Once the reading of the reviews has been completed it is possible to decode them into numerical arrays as shown below

In [12]:
encoder.encode("This is an example")

[361, 61, 75, 431]

At this point we could define a function to encode the sets previously built. It's essential to convert it to a tensorflow function

In [13]:
def encode(tensor, label):
    text = tensor.numpy()
    encoded_text = encoder.encode(text)
    return encoded_text, label

In [14]:
def tf_encode(tensor, label):
    return tf.py_function(encode, inp = [tensor, label], Tout = (tf.int64, tf.float64))

In [15]:
ds_train = ds_raw_train.map(tf_encode)
ds_test = ds_raw_test.map(tf_encode)
ds_valid = ds_raw_valid.map(tf_encode)

As can be expected the vectors of the regressors are of different sizes. In general RNN can also handle several dimensions but you can simplify this by collecting reviews in batches and using padding to have the same size in each collection

In [16]:
train = ds_train.padded_batch(32, padded_shapes = ([-1], []) )
test = ds_test.padded_batch(32, padded_shapes = ([-1], []) )
valid = ds_valid.padded_batch(32, padded_shapes = ([-1], []) )

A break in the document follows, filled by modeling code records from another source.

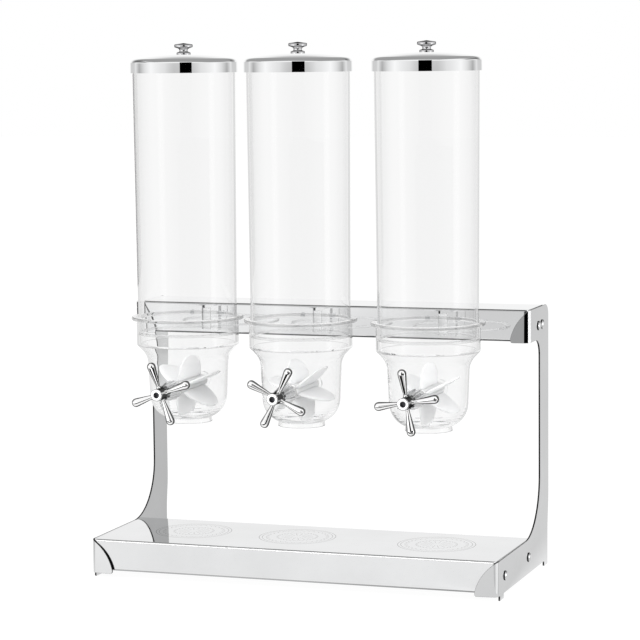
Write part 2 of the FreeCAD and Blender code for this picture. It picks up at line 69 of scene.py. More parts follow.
HANDLE_HUB = (
    (2.0, 7.0, 0), (2.0, 20.0, 0), (7.4, 20.0, 0.5), (7.4, 0, 1.2), (3.5, 0, 0.5), (3.5, 1.0, 0),
    (4.6, 1.6, 0), (4.6, 7.0, 0))
ARM = (
    (0, 5.0, 0), (2.9, 5.0, 0), (2.9, 8.2, 0.6), (2.2, 9.4, 1.0), (5.2, 33.5, 6.0), (5.2, 39.95, 4.9),
    (0, 39.95, 0))
SLEEVE = ((4.1, 20.0, 0), (4.1, 52.3, 0), (12.1, 52.3, 0.8), (11.2, 36.0, 12.0), (7.3, 20.0, 0.6))


def box_middle(node):
    """Centre of a CAD node's box."""
    low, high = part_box(node)
    return (low + high) / 2


def upright_axis(node):
    """Where the upright axis of a round CAD node meets the floor."""
    middle = box_middle(node)
    return Vector((middle.x, middle.y, 0))


def canister_foot(side):
    """Point on a canister's axis, level with the lower edge of its neck."""
    foot = upright_axis("canister_tube_" + side)
    foot.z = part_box("hopper_" + side)[0].z
    return foot


def axle_front(side):
    """Point where the axle's line meets the front of the cross handle."""
    middle = box_middle("handle_screw_" + side)
    return Vector((middle.x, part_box("cross_handle_" + side)[0].y, middle.z))


def size_in_mm(name, description, size):
    """Length property with a default in mm."""
    return FloatProperty(name=name, description=description, default=size * MM, unit="LENGTH")


def finish_colour(name, description, shade):
    """Colour property."""
    return FloatVectorProperty(name=name, description=description, default=shade, size=3, subtype="COLOR")


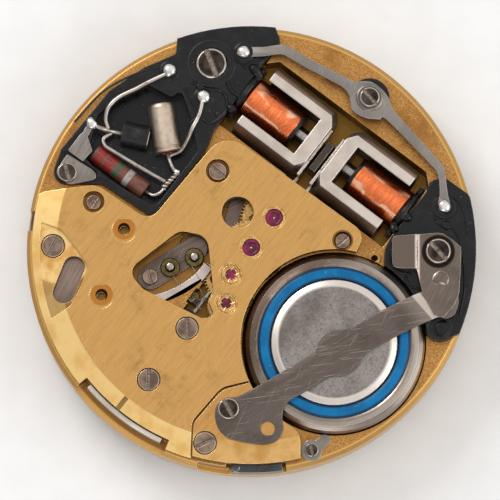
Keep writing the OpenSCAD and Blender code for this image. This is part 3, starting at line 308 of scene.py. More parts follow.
def wire(path, radius, sides=12, squeeze=1.0):
    """A tube along a path: rings of cos a along the side and sin a along the upright vector,
    drawn in to the path over half circles at both ends."""
    path = np.array(path, float)
    radius = np.broadcast_to(np.array(radius, float), len(path))
    slope = unit(np.gradient(path, axis=0))
    cap = np.linspace(math.pi / 2, 0, 5)[:-1]
    reach, shrink = np.sin(cap)[:, None], np.cos(cap)
    path = np.concatenate([path[:1] - reach * radius[0] * slope[:1], path,
                           (path[-1:] + reach * radius[-1] * slope[-1:])[::-1]])
    slope = np.concatenate([np.repeat(slope[:1], 4, 0), slope, np.repeat(slope[-1:], 4, 0)])
    radius = np.concatenate([shrink * radius[0], radius, (shrink * radius[-1])[::-1]])
    side = unit(np.cross((0, 0, 1), slope))
    up = np.cross(slope, side)
    a = around(sides)[None, :, None]
    rings = path[:, None] + radius[:, None, None] * (
        np.cos(a) * side[:, None] + squeeze * np.sin(a) * up[:, None])
    return rings.reshape(-1, 3), grid(len(path), sides)


def steel(name, dark, light, smear, degrees, rough=(0.26, 0.4), long_mm=3.0, edge="#efe6dc"):
    """Rolled or ground steel: lines long_mm long and 0.05 mm wide along an angle, a smear in
    patches of 3 mm, thin bright scratches 37 degrees from the lines, and painted edge highlights."""
    mat, where = begin(name, Metallic=1.0)
    soft, dot = rounded_edge_highlight(mat, 0.05)
    lines = brush_lines(mat, where, degrees, long_mm, 0.05)
    cloud = add(mat, "TexNoise", {"Vector": where, "Scale": 1 / 3.0, "Detail": 4.0})
    scratch = brush_lines(mat, where, degrees + 37, 2.2, 0.05, 1.0)
    body = coats(mat, dark, (light, lines, 0.32, 0.68),
                 (smear, cloud, 0.42, 0.66, 0.7),
                 ("#d8cfc6", scratch, 0.7, 0.76, 0.35),
                 (edge, dot, *EDGE, 0.8))
    return surface(mat, body, lines, rough, 0.004, soft)


dark_steel = steel("hardened steel, ground", "#5c4d45", "#8b7c72", "#4a3c35", 28)
light_steel = steel("spring steel, polished", "#a79b92", "#d9cfc6", "#8a7d74", 30, (0.2, 0.32))
# The third steel is a darker copy of the spring steel: painted shade for the low fork base, the fingers and
# the block between the cups.
painted_shade_steel = steel("spring steel, in painted shade", "#3c3531", "#5c524b", "#2b231c", 30)
oiled_brass = gilt_turned("brass, oiled", "#54472c", "#74673f", "#9d8d5e")
dress(dark_steel, "setting_lever", "stem_bush")
dress(steel("rocker steel, polished", "#7c695d", "#a38e80", "#65534a", 62, (0.2, 0.32)), "rocker_plate")
LEVER_TOP = 2.56


def band(path, width, z0, z1):
    """A flat strip along a path: the path plus and minus half the width along its side."""
    path = np.array(path, float)
    slope = unit(np.gradient(path, axis=0))
    side = np.column_stack([-slope[:, 1], slope[:, 0]]) * width / 2
    return slab(np.concatenate([path - side, (path + side)[::-1]]), z0, z1)


spring_way = curve([(-7.3, -3.72), (-6.3, -3.32), (-5.2, -2.95), (-4.2, -2.45), (-3.3, -1.75),
                    (-2.75, -1.05)])
made = piece("detent_band", [band(spring_way, 0.66, LEDGE_Z - 0.18, LEDGE_Z)],
             steel("spring steel, matt", "#b9aaa2", "#d6c9c1", "#a6968c", 28, (0.34, 0.46)))
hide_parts("detent_spring")


def ring(inner, outer, z0, z1, soft=0.03):
    """Profile of a washer: two walls, with both top edges rounded by a small slope."""
    return [(inner, z0), (inner, z1 - soft), (inner + soft, z1), (outer - soft, z1),
            (outer, z1 - soft), (outer, z0), (inner, z0)]


POSTS = ((-5.2, -1.15), (-3.65, -0.5))
piece("post_collars", [laid(turned(ring(0.26, 0.62, LEVER_TOP, LEVER_TOP + 0.3, 0.06)), (*at, 0))
                       for at in POSTS], oiled_brass, "setting")
pin_end = turned([(0, 3.2), (0.24, 3.2), (0.26, 3.27), (0.22, 3.34), (0.12, 3.38), (0, 3.39)], 32)
piece("post_heads", [laid(pin_end, (*at, 0)) for at in POSTS], light_steel, "setting")
fingers = [wire(np.linspace(a, b, 12), 0.022, 8) for a, b in (
    ((-5.0, -1.75, 2.92), (-4.55, -2.35, 2.93)), ((-3.8, -1.1, 2.92), (-3.35, -1.9, 2.93)),
    ((-4.35, -2.9, 2.62), (-3.2, -3.85, 2.62)), ((-3.45, -2.2, 2.62), (-2.9, -3.3, 2.62)))]
piece("wire_fingers", fingers, light_steel)
seat = turned([(0, 2.28), (0.1, 2.28), (0.14, 2.24), (0.14, 2.3), (0.3, 2.33), (0.4, 2.3), (0.43, 2.22),
               (0.43, 2.12), (0, 2.12)])
piece("lower_setting", [laid(seat, (-3.72, -3.0, 0))], oiled_brass)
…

Finally we have the dataset processed to be used efficently in a RNN model. 
The model will be buld in the follow fashion:  
$\bullet$ embedding layer: maps discrete numerical array to continous array and normalized  
$\bullet$ bidirectional LSTM layer: LSTM neural network in which the recursion is forward and backward. The chosen activation function is the hyperbolic tangent. Finally a dropout with 0.2 rate is set in this layer.  
$\bullet$ dense hidden layer with 64 neurons  
$\bullet$ Output dense layer with sigmoid activation to classify review in feed-forward  

In [17]:
model = tf.keras.Sequential()

model.add(tf.keras.layers.Embedding(input_dim = len(count)+2, 
                                    output_dim = 20))

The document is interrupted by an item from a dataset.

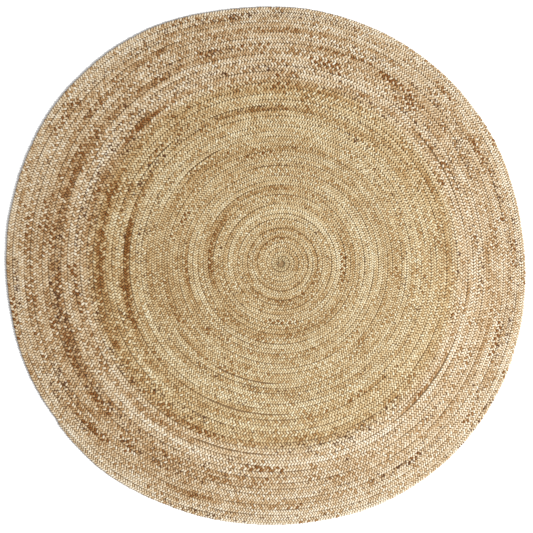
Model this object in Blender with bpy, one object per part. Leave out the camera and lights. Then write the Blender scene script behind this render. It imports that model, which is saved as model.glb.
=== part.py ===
"""Round braided jute rug: one flat braid, wound outward from an eye and sewn edge to edge into a mat.

Metres, +Z up. The rug lies flat on the plane z = 0, with the origin under the middle of its footprint.
Seen from above, the braid winds outward clockwise. Each turn is a rib in the top face, and the sewn line
between two turns is the groove beside it. The eye lies off the middle, and the turns change from round at
the eye to the rug's uneven outline at the rim.
"""

import math

import bmesh
import bpy
import numpy as np

# Driving sizes
TURNS = 51  # widths of braid from the eye to the rim
THICKNESS = 0.010  # floor to the crest of a turn
GROOVE_DEPTH = 0.003  # crest of a turn down to the sewn line beside it

# The rounded side of the last turn
RIM_BULGE = 0.0020  # the side's widest line, outside the last turn's upper edge
RIM_BULGE_HEIGHT = 0.0042  # that line above the floor
RIM_UNDERCUT = 0.0035  # how far the side draws in again before it meets the floor

# The coil
EYE_OFFSET = (0.056, 0.014)  # the eye, seen from the middle of the outline
EYE_LEVEL = 0.4  # radius of the eye, in widths of braid
END_ANGLE = math.radians(214.0)  # where the braid ends, counter-clockwise from +X
TAIL_ARC = math.radians(16.0)  # arc over which the braid's end is drawn in
TAIL_WIDTH = 0.2  # width that is left at the end, as a share of the full width
SEGMENTS_PER_TURN = 56
WELD_DISTANCE = 0.00001

# The braid's uneven width: narrow near the eye and widest about three quarters of the way out
WIDTH_SPREAD = 0.04  # narrower at the eye and wider at the rim, as shares of the mean width
SWELL = 0.16  # wider still in the middle of the swell
SWELL_AT = 0.73  # the swell's middle, as a share of all the turns
SWELL_REACH = 0.26  # how far it goes to either side

# The uneven outline, measured counter-clockwise from the middle of the rug to its widest line
RIM_FIRST = math.radians(8.0)  # angle of the first measure from +X; the others follow at even steps
RIM_RADII = (
    *(0.909, 0.918, 0.920, 0.916, 0.912, 0.932, 0.933, 0.918),
    *(0.909, 0.911, 0.913, 0.904, 0.910, 0.928, 0.930, 0.921),
)
OUTLINE_FADE = 2.5  # its unevenness fades toward the eye with this power of the way out

# Finish of the jute
JUTE_COLOUR = (0.53, 0.39, 0.23, 1.0)
JUTE_ROUGHNESS = 0.9
SHARP_EDGE = math.radians(50.0)  # edges that turn more than this are shaded sharp

GROOVE_HEIGHT = THICKNESS - GROOVE_DEPTH
FULL_TURN = 2.0 * math.pi
RIM_STEP = FULL_TURN / len(RIM_RADII)


def clear_scene():
    """Removes every object that the file opened with."""
    for old in list(bpy.data.objects):
        bpy.data.objects.remove(old, do_unlink=True)


def collection_named(name):
    """A new collection in the scene."""
    made = bpy.data.collections.new(name)
    bpy.context.scene.collection.children.link(made)
    return made


def jute_material():
    """Plain matt jute."""
    material = bpy.data.materials.new("jute")
    material.use_nodes = True
    shader = material.node_tree.nodes["Principled BSDF"]
    shader.inputs["Base Color"].default_value = JUTE_COLOUR
    shader.inputs["Roughness"].default_value = JUTE_ROUGHNESS
    shader.inputs["Metallic"].default_value = 0.0
    return material


def way_out(level):
    """The share of the way from the eye to the rim that a number of braid widths covers.

    It is the width added up over the turns so far, over its sum for all of them. The width is one, less a
    half wave from the eye to the rim, plus one round wave where the braid swells.
    """
    turned = level / TURNS
    spread = WIDTH_SPREAD * math.sin(math.pi * turned) / math.pi
    place = min(1.0, max(-1.0, (turned - SWELL_AT) / SWELL_REACH))
    swelled = SWELL * SWELL_REACH * (0.5 * (place + 1.0) + math.sin(math.pi * place) / FULL_TURN)
    return (turned - spread + swelled) / (1.0 + SWELL * SWELL_REACH)


def closed_outline():
    """The radius of the closed line that lies all the turns out from the eye, at each measured angle.

    It is the measured radius without the side's bulge, over the way out of the last turn's outer edge.
    """
    radii = []
    for number, radius in enumerate(RIM_RADII):
        arc_left = (RIM_FIRST + number * RIM_STEP - END_ANGLE) % FULL_TURN
        radii.append((radius - RIM_BULGE) / way_out(TURNS - arc_left / FULL_TURN))
    return radii


CLOSED_RADII = closed_outline()
UPPER_RADIUS = sum(CLOSED_RADII) / len(CLOSED_RADII)
BRAID_WIDTH = UPPER_RADIUS / TURNS


def outline_radius(angle):
    """The closed line's radius at any angle: a smooth curve through those at the measured angles.

    Between two of them it is a cubic, whose slope at each is that between its two neighbours.
    """
    place = (angle - RIM_FIRST) % FULL_TURN / RIM_STEP
    number = int(place)
    before, here, after, beyond = (
        CLOSED_RADII[(number + step) % len(CLOSED_RADII)] for step in (-1, 0, 1, 2)
    )
    part = place - number
    rise = after - here
    slope = (after - before) / 2.0
    next_slope = (beyond - here) / 2.0
    bend = 3.0 * rise - 2.0 * slope - next_slope + part * (slope + next_slope - 2.0 * rise)
    return here + part * (slope + part * bend)


def coil_point(level, angle):
    """The point at an angle, on the closed line that lies a number of braid widths out from the eye.

    The line's middle slides from the eye to the middle of the outline with the square of the share of the
    way out, and the outline's unevenness grows with a power of it.
    """
    share = way_out(level)
    uneven = (outline_radius(angle) - UPPER_RADIUS) * share**OUTLINE_FADE
    radius = share * (UPPER_RADIUS + uneven)
    slide = 1.0 - share**2
    return (
        EYE_OFFSET[0] * slide + radius * math.cos(angle),
        EYE_OFFSET[1] * slide + radius * math.sin(angle),
    )


def width_share(arc_left):
    """The braid's width as a share of its full width, given the arc that is left to its end."""
    return min(1.0, TAIL_WIDTH + (1.0 - TAIL_WIDTH) * arc_left / TAIL_ARC)


def add_coil(bm):
    """The ribbed top: a strip of two rows of quads, wound up so that its edges meet and are welded.

    A grid gives the strip. Its long axis becomes the way along the braid, and its three lines of points
    become the braid's inner edge, its crest and its outer edge.
    """
    arc = FULL_TURN / SEGMENTS_PER_TURN
    columns = round((TURNS - 1 - EYE_LEVEL) * SEGMENTS_PER_TURN)
    grid = bmesh.ops.create_grid(bm, x_segments=columns, y_segments=2, size=1.0)
    for vert in grid["verts"]:
        column = round((vert.co.x + 1.0) * 0.5 * columns)
        line = round(vert.co.y + 1.0)  # 0 inner edge, 1 crest, 2 outer edge
        arc_left = (columns - column) * arc
        level = TURNS - 1 - arc_left / FULL_TURN + 0.5 * line * width_share(arc_left)
        x, y = coil_point(level, END_ANGLE + arc_left)
        vert.co = (x, y, THICKNESS if line == 1 else GROOVE_HEIGHT)
    bmesh.ops.remove_doubles(bm, verts=bm.verts, dist=WELD_DISTANCE)


def open_loops(bm):
    """The open edges at the eye and at the rim."""
    open_edges = [edge for edge in bm.edges if edge.is_boundary]
    at_eye = [
        edge
        for edge in open_edges
        if math.dist(edge.verts[0].co.xy, EYE_OFFSET) < 2.0 * BRAID_WIDTH
    ]
    return at_eye, [edge for edge in open_edges if edge not in at_eye]


def close_eye(bm, loop):
    """A low button in the eye, where the braid's first loop closes on itself."""
    face = bmesh.ops.contextual_create(bm, geom=loop)["faces"]
    top = bmesh.ops.poke(bm, faces=face)["verts"]
    for vert in top:
        vert.co.z = THICKNESS


def move_loop(verts, outward, height):
    """Moves points outward from the origin by a distance, and to a height."""
    for vert in verts:
        reach = vert.co.xy.length
        vert.co.xy *= (reach + outward) / reach
        vert.co.z = height


def extrude_loop(bm, loop, outward, height):
    """One band of the side, below a loop of edges, and the loop at its lower end."""
    made = bmesh.ops.extrude_edge_only(bm, edges=loop)["geom"]
    verts = [item for item in made if isinstance(item, bmesh.types.BMVert)]
    move_loop(verts, outward, height)
    return [
        item
        for item in made
        if isinstance(item, bmesh.types.BMEdge) and item.is_boundary
    ]


def centre_footprint(bm):
    """Slides the rug so that the origin is under the middle of its footprint."""
    points = np.array([vert.co[:] for vert in bm.verts])
    middle = (points.min(axis=0) + points.max(axis=0)) / 2.0
    for vert in bm.verts:
        vert.co.x -= middle[0]
        vert.co.y -= middle[1]


def make_braided_coil():
    """The rug: ribbed top, rounded side, flat underside."""
    bm = bmesh.new()
    add_coil(bm)
    eye_loop, rim_loop = open_loops(bm)
    close_eye(bm, eye_loop)
    side_loop = extrude_loop(bm, rim_loop, RIM_BULGE, RIM_BULGE_HEIGHT)
    floor_loop = extrude_loop(bm, side_loop, -RIM_UNDERCUT, 0.0)
    bmesh.ops.contextual_create(bm, geom=floor_loop)
    centre_footprint(bm)
    bmesh.ops.triangulate(bm, faces=bm.faces)
    bmesh.ops.recalc_face_normals(bm, faces=bm.faces)
    mesh = bpy.data.meshes.new("braided_coil")
    bm.to_mesh(mesh)
    bm.free()
    mesh.shade_smooth()
    mesh.set_sharp_from_angle(angle=SHARP_EDGE)
    return bpy.data.objects.new("braided_coil", mesh)


def main():
    clear_scene()
    rug = collection_named("round_jute_rug")
    coil = make_braided_coil()
    coil.data.materials.append(jute_material())
    rug.objects.link(coil)


main()
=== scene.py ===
"""Looks of the round jute rug: the plies of its braid, the jute body that they lie on, and their finish.

Metres, +Z up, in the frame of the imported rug. Seen from above, the braid winds outward clockwise from an
eye that lies off the middle. Each turn is a flat braid of three plies.
"""

import math

import bpy
import numpy as np
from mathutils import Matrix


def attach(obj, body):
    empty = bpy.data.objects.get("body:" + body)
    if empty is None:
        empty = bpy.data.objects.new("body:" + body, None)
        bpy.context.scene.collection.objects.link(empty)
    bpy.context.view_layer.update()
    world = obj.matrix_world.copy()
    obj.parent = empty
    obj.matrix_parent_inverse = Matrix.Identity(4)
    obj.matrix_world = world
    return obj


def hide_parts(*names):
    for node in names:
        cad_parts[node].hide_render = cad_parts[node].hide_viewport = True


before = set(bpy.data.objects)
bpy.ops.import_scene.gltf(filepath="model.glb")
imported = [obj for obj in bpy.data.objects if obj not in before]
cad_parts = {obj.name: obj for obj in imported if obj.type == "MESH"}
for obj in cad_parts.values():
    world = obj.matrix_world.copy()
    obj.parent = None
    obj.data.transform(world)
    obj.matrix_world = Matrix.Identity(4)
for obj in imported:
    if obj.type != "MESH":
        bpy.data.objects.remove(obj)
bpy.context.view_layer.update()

NODE = "braided_coil"
BODY = "root"
FULL_TURN = 2.0 * math.pi

# ---------------------------------------------------------------- sizes

# The coil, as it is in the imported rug
TURNS = 51
THICKNESS = 0.010
RIM_BULGE = 0.0020
EYE_OFFSET = (0.056, 0.014)
END_ANGLE = math.radians(214.0)
TAIL_ARC = math.radians(16.0)
TAIL_WIDTH = 0.2
WIDTH_SPREAD = 0.04
SWELL = 0.16
SWELL_AT = 0.73
SWELL_REACH = 0.26
RIM_FIRST = math.radians(8.0)
RIM_RADII = np.array(
    (
        *(0.909, 0.918, 0.920, 0.916, 0.912, 0.932, 0.933, 0.918),
        *(0.909, 0.911, 0.913, 0.904, 0.910, 0.928, 0.930, 0.921),
    )
)
OUTLINE_FADE = 2.5
RIM_STEP = FULL_TURN / len(RIM_RADII)
FIRST_TURN = -0.15  # where the braid begins, in turns, inside the eye
LAST_TURN = TURNS - 1.0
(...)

model.add(tf.keras.layers.Bidirectional(
    tf.keras.layers.LSTM(64, activation = "tanh", dropout = 0.2))
         )

model.add(tf.keras.layers.Dense(64, activation = "tanh"))

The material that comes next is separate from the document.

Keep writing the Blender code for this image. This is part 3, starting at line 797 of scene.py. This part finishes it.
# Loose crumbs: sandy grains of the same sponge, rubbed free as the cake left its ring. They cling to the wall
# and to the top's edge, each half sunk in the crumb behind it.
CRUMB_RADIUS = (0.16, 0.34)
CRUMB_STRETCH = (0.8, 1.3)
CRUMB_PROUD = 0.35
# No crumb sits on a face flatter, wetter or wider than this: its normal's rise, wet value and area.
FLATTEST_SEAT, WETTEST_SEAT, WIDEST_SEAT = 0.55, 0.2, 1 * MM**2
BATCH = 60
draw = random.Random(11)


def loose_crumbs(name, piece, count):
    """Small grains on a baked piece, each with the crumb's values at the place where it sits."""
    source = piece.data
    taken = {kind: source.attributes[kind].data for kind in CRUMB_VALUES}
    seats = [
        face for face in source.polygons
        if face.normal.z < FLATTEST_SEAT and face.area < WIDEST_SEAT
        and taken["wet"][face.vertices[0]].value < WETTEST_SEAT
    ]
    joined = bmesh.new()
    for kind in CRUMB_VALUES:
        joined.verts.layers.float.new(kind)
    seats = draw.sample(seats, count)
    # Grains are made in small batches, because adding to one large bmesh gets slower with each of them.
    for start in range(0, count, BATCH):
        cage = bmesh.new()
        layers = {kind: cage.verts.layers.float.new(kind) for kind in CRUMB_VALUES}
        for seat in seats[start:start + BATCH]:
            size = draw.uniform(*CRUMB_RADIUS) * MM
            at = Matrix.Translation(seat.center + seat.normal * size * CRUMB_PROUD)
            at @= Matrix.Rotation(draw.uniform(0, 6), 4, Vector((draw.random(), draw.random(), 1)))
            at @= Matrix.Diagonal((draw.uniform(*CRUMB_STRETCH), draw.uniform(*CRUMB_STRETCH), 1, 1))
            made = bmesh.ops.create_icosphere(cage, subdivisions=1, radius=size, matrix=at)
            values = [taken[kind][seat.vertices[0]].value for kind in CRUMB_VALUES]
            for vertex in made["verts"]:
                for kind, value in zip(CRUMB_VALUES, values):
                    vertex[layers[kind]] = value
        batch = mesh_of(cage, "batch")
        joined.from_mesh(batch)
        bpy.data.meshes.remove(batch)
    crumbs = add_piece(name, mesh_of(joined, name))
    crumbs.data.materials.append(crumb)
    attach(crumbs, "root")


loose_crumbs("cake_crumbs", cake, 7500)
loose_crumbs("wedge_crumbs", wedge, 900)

model.add(tf.keras.layers.Dense(1, activation = "sigmoid"))

In [18]:
model.summary()

Model: "sequential"
_________________________________________________________________
Layer (type)                 Output Shape              Param #   
embedding (Embedding)        (None, None, 20)          1745120   
_________________________________________________________________
bidirectional (Bidirectional (None, 128)               43520     
_________________________________________________________________
dense (Dense)                (None, 64)                8256      
_________________________________________________________________
dense_1 (Dense)              (None, 1)                 65        
Total params: 1,796,961
Trainable params: 1,796,961
Non-trainable params: 0
_________________________________________________________________


The optimization method chosen to minime the binary crossentropy loss function is the "adam" stochastic gradient descent 

In [19]:
model.compile(optimizer = "adam", loss = "binary_crossentropy", metrics = ["accuracy"])

To simplify the times of execution on a local machine only ten epochs of learning are carried out

In [20]:
model.fit(train, validation_data = valid, epochs = 10)

Epoch 1/10
Epoch 2/10
Epoch 3/10
Epoch 4/10
Epoch 5/10
Epoch 6/10
Epoch 7/10
Epoch 8/10
Epoch 9/10
Epoch 10/10


<tensorflow.python.keras.callbacks.History at 0x20c65469430>

In the end it's possible to make predictions on records not yet seen by the model and evaluate the generalized error with the test set.

In [21]:
model.evaluate(test)



[0.1576797217130661, 0.9500799775123596]

The values of generalized error, of training and on the test of validation are in all the cases very low and therefore the risk of overfitting can be considered averted and the model can be considered satisfactory.